Oh-- that picture was posted somewhere onsite last year; it's us in Santacon raiment vintage 2006. We have a slightly different look planned for this year: the Swamp Witch found a great hooded red cape in a secondhand store and is going to be "Little Red Riding Ho (Ho Ho)." My complementary theme will be some form of SantaPimp ensemble; still have work to do on the costume.
A couple of people have written to ask whether we're underwater, since the Northwest's flooding is currently a big national story. I'm happy to report that the Swamp Shack escaped the worst of the deluge; the water got far higher two years ago. It's still early in the rainy season though, so keep those fingers crossed...
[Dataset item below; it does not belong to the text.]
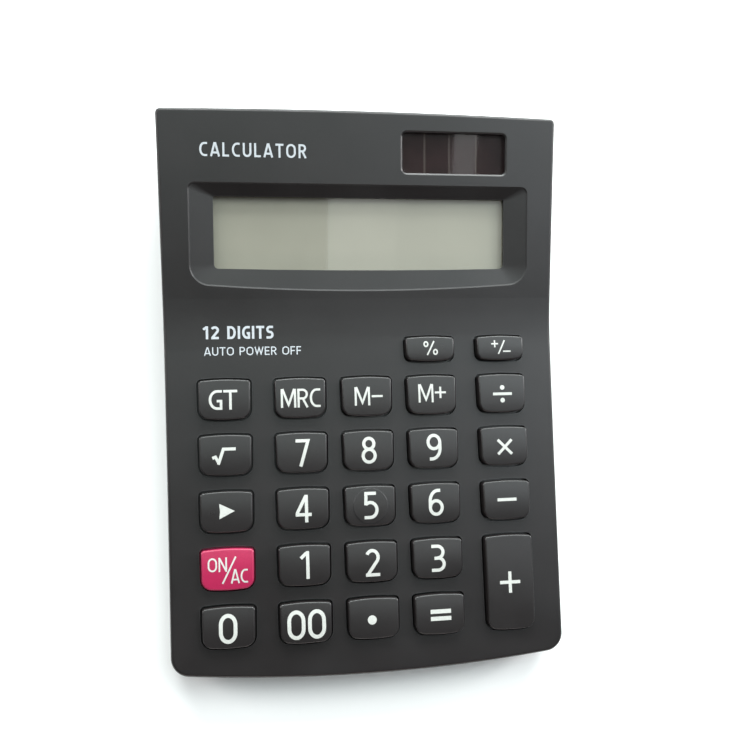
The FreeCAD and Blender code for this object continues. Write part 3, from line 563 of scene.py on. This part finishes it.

For me, the dramatic highlight happened the night before last, when I went out at midnight to check the water level and found the boats dangerously close to sinking due to rainwater load. As of two AM I was still out there in the dark and driving rain, bailing water out of the outboard skiff and the canoe. Gotta get 'em out for the season soon! --r.
December 2, 2007
Announcement
Grüntl, Lord von FLÜTEDËATHH™ was slated to guest post this weekend, but unfortunately there was a regrettable incident at last night's FLÜTEDËATHH™ gig: late in the second set, Grüntl tripped over a fog-generator cable and fell into the mosh pit, where a vicious band of punk clarinetists -- who had been loudly disruptive and obviously looking for trouble all night -- commenced to rough him up pretty badly.
Grüntl assures us that he'll be fine after a few days' convalescence, and promises to return soon with an account of the incident. Should be a good and very entertaining one, since he'll really be in the mood for revenge against those insidious clarinets. --r.